Problem details: Beginning with the line where "Give this object's" appears, restate the lines word for word through the last one in the listing.

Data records
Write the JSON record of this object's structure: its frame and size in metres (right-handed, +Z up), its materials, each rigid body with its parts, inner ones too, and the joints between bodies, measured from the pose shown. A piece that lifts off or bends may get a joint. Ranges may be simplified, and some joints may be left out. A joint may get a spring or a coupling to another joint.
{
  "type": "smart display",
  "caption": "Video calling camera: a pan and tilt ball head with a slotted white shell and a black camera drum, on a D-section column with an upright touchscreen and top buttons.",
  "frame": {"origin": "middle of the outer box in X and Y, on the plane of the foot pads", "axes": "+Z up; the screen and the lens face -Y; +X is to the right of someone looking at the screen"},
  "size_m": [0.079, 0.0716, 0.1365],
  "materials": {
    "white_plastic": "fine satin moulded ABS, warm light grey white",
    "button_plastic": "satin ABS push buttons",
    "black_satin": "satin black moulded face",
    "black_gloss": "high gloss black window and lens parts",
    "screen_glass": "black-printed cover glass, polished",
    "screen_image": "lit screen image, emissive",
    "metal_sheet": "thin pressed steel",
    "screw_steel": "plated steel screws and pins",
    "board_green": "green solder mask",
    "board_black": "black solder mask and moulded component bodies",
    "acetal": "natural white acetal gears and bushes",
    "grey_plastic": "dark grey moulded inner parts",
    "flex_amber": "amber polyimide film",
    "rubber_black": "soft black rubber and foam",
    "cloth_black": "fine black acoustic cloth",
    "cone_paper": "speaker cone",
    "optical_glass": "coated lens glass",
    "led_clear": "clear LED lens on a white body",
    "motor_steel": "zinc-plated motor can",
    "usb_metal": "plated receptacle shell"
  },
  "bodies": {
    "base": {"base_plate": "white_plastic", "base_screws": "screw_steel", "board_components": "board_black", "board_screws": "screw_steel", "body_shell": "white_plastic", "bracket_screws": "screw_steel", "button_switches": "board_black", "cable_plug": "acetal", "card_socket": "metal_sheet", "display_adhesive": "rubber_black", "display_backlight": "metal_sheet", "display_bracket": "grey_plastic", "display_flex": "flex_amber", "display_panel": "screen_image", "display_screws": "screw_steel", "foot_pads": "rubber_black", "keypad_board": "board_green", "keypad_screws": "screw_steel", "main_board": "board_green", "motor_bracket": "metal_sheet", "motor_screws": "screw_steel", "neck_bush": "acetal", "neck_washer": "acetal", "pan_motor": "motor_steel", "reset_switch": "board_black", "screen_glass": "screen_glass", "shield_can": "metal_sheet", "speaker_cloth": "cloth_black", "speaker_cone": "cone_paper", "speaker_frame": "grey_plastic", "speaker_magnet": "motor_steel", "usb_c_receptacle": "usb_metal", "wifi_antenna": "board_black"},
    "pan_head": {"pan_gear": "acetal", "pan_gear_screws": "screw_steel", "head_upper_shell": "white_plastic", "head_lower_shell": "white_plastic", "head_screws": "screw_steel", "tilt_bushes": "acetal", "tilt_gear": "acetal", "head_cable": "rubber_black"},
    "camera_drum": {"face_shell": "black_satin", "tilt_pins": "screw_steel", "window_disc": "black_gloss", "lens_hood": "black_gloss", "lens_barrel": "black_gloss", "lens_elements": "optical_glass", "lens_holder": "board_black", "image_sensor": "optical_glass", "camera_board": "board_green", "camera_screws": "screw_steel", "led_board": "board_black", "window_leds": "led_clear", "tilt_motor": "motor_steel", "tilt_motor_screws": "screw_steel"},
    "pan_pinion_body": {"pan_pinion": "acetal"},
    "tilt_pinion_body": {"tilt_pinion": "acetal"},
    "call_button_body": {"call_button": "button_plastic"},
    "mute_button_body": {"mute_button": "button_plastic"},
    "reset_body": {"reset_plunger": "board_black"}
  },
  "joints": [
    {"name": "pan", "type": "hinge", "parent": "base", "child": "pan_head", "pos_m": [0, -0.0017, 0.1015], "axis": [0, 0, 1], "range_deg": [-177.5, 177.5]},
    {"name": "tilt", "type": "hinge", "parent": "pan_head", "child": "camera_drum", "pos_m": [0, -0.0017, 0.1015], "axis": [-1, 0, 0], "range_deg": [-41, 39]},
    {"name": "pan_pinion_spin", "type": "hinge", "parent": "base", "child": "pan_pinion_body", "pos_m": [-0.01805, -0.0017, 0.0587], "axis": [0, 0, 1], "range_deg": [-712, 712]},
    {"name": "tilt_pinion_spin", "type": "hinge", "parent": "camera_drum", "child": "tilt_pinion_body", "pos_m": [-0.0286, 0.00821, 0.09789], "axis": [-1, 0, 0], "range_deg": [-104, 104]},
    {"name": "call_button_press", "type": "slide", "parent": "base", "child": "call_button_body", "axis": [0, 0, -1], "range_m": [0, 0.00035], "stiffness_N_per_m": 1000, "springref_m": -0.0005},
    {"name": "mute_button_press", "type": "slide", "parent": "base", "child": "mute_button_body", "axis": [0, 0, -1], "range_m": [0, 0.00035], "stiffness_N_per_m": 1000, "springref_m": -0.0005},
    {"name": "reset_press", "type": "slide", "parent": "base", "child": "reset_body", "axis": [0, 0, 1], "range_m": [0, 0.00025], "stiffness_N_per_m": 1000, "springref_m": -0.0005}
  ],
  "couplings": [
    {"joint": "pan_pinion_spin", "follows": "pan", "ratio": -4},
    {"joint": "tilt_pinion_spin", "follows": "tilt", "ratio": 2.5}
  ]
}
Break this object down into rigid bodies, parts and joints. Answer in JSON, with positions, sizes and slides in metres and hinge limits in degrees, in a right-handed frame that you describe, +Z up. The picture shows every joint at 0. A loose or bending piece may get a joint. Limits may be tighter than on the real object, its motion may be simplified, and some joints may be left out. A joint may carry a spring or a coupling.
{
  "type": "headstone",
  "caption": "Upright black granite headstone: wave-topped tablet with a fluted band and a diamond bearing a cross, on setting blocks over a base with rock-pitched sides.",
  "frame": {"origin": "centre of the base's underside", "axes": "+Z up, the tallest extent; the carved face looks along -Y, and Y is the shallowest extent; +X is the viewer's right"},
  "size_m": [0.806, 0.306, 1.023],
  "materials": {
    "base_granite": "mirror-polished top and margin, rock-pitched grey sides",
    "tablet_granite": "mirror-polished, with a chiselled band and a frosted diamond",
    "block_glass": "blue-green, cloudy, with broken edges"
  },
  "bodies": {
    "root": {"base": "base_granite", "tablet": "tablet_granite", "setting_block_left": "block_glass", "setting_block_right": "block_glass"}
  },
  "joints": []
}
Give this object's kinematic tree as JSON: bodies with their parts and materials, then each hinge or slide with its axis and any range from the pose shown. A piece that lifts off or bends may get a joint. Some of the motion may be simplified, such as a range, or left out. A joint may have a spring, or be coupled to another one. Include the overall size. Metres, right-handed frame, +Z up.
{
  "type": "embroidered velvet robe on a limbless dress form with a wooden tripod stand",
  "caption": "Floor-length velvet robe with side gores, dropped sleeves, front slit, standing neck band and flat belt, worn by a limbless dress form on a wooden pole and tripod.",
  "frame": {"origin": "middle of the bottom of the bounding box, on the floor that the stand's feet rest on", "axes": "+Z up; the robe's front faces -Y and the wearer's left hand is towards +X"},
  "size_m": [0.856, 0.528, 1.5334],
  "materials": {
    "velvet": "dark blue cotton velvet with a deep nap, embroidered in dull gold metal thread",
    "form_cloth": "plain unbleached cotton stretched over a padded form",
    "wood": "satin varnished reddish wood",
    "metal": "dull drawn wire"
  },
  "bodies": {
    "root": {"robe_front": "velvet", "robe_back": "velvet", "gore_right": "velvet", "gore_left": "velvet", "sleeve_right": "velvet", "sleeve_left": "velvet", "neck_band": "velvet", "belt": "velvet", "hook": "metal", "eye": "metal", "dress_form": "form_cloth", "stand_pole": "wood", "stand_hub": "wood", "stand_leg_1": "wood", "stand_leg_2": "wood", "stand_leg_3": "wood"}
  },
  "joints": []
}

Response to this exercise:
Give this object's kinematic tree as JSON: bodies with their parts and materials, then each hinge or slide with its axis and any range from the pose shown. A piece that lifts off or bends may get a joint. Some of the motion may be simplified, such as a range, or left out. A joint may have a spring, or be coupled to another one. Include the overall size. Metres, right-handed frame, +Z up.
{
  "type": "embroidered velvet robe on a limbless dress form with a wooden tripod stand",
  "caption": "Floor-length velvet robe with side gores, dropped sleeves, front slit, standing neck band and flat belt, worn by a limbless dress form on a wooden pole and tripod.",
  "frame": {"origin": "middle of the bottom of the bounding box, on the floor that the stand's feet rest on", "axes": "+Z up; the robe's front faces -Y and the wearer's left hand is towards +X"},
  "size_m": [0.856, 0.528, 1.5334],
  "materials": {
    "velvet": "dark blue cotton velvet with a deep nap, embroidered in dull gold metal thread",
    "form_cloth": "plain unbleached cotton stretched over a padded form",
    "wood": "satin varnished reddish wood",
    "metal": "dull drawn wire"
  },
  "bodies": {
    "root": {"robe_front": "velvet", "robe_back": "velvet", "gore_right": "velvet", "gore_left": "velvet", "sleeve_right": "velvet", "sleeve_left": "velvet", "neck_band": "velvet", "belt": "velvet", "hook": "metal", "eye": "metal", "dress_form": "form_cloth", "stand_pole": "wood", "stand_hub": "wood", "stand_leg_1": "wood", "stand_leg_2": "wood", "stand_leg_3": "wood"}
  },
  "joints": []
}